Sunday catch up

Hello! Here’s some of the news and articles I came across this week from the world of children’s literature.

1. After reading the excellent and poetic Red Ink (which I then added to my books about bereavement reading list), this article in the Guardian had a lot of relevance for me. In it, the author asks whether young children should go to funerals or not. There’s also some guidance from counselling professionals in the article which is very worth a read should you be struggling with a decision of this nature. Articles and moments like this remind me why I keep my reading lists. It’s in the hope that somehow one of these books may help to mediate a child and a family through one of the darkest of moments and that’s why I keep them. Please do let me know if there’s any titles you would particularly reccommend. You can comment below or, if you’d be more comfortable, email me.

2. On the topic of diversity in children’s and YA literature, here Non Pratt from Catnip Publishing talks about “The Lack of LGBTQ YA in the UK” and here Mark McGlashan argues that LGBT inclusive texts should be utilised in primary schools.

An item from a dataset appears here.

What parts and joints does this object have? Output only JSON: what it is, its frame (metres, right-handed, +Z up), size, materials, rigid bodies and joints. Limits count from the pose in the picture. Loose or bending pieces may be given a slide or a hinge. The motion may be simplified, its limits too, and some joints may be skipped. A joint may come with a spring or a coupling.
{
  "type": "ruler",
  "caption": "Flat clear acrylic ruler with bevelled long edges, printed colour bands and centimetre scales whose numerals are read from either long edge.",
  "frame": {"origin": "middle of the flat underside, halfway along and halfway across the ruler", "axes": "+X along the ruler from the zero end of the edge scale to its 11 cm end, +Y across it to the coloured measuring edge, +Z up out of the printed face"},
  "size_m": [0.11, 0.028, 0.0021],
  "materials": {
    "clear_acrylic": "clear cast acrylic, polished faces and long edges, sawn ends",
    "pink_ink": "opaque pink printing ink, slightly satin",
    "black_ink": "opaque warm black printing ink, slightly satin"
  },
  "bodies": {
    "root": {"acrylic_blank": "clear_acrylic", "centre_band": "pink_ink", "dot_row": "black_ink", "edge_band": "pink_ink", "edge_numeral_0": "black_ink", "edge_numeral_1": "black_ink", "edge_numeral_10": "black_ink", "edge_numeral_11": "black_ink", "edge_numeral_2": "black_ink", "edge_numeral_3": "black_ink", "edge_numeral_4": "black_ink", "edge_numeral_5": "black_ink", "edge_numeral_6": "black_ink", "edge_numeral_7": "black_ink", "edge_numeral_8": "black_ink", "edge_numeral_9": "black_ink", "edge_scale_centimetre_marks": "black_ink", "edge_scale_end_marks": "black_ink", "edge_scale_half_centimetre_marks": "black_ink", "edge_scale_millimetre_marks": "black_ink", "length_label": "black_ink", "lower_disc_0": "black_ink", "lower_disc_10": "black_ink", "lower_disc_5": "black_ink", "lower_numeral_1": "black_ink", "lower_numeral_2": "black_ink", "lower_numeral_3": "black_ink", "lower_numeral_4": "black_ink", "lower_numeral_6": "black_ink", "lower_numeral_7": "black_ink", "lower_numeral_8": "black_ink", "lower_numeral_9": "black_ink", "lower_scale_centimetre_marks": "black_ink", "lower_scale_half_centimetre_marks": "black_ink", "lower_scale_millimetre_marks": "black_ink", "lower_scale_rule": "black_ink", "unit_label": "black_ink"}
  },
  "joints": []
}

I need to look more at McGlashan’s research in order to comment more thoroughly on his findings, but it’s clear to me (and has been for some time) that children deserve a right to see themselves and their familial contexts reflected in our societal literature. I’ll let you know once I’m able to find out more on his findings.

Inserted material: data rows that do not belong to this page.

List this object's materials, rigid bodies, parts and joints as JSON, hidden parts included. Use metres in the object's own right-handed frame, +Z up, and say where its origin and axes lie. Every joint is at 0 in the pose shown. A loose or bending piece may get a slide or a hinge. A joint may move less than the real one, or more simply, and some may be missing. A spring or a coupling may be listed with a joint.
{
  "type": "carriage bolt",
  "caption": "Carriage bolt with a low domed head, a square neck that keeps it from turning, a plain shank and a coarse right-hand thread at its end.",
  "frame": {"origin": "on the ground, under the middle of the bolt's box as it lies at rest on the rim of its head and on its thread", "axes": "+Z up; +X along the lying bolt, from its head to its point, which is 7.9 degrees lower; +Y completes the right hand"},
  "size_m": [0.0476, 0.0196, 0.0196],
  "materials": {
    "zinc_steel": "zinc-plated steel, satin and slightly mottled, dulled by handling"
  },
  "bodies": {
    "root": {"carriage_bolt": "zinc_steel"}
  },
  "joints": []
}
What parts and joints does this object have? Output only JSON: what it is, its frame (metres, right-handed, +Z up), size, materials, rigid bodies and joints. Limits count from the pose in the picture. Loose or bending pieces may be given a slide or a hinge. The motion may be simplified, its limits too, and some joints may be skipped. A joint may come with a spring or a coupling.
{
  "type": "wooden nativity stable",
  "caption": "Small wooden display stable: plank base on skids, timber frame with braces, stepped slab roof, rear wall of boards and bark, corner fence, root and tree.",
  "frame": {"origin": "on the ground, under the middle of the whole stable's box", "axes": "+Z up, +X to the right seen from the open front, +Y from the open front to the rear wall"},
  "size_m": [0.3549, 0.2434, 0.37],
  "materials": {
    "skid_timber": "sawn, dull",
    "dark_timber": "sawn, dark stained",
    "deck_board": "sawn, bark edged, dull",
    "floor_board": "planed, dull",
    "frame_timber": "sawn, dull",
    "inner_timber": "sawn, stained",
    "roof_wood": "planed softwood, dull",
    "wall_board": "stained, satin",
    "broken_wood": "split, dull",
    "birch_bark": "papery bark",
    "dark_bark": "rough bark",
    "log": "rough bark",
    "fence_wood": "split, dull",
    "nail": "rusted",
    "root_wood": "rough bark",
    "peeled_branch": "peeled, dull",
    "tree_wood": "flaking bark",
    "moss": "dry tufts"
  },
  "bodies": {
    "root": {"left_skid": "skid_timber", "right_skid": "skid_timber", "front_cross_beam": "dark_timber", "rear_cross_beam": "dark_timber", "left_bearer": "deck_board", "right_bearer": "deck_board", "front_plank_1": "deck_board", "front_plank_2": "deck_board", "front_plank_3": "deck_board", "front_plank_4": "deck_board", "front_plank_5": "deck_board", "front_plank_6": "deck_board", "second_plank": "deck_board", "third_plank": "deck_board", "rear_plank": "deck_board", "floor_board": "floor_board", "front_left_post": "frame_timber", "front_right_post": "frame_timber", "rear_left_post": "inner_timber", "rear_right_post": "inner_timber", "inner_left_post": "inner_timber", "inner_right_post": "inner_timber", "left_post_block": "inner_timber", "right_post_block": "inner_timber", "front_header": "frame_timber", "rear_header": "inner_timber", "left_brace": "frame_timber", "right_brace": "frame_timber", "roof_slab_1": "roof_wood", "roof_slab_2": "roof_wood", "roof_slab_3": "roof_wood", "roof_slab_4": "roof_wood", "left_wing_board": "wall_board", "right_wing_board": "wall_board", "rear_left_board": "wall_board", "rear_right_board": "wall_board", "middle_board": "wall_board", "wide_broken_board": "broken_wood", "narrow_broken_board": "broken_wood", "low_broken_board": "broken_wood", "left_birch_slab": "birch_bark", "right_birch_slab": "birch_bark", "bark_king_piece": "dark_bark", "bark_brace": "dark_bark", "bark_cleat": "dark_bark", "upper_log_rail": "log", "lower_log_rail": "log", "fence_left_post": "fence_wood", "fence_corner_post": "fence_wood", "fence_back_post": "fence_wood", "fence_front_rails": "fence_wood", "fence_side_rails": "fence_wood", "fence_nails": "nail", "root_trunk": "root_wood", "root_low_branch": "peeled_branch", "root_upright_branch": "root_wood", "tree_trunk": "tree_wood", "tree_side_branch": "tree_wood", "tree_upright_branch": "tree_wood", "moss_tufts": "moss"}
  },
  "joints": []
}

3. Patrick Ness and Shoo Rayner had an epic, articulate and polite discussion on the ‘suitability of YA literature for ‘children”. Rayner’s blog post which sparked it all off is available here and a roundup from the Guardian is available here. I think there’s a world of issues with Rayner’s blogpost and the fact that our adult perspective is nowhere near that as a teenage or child readers. You can’t map your experience of childhood onto todays. However, as with a lot of these things, it is worth taking the time to read these posts and comments and formalising and confirming your own stance of things. If there’s one thing I’ve ever believed regarding children’s literature and the critique of it, it is that you have a voice and your opinion matters.

If you’d like to view other posts in this series, they’re available here. See you next week!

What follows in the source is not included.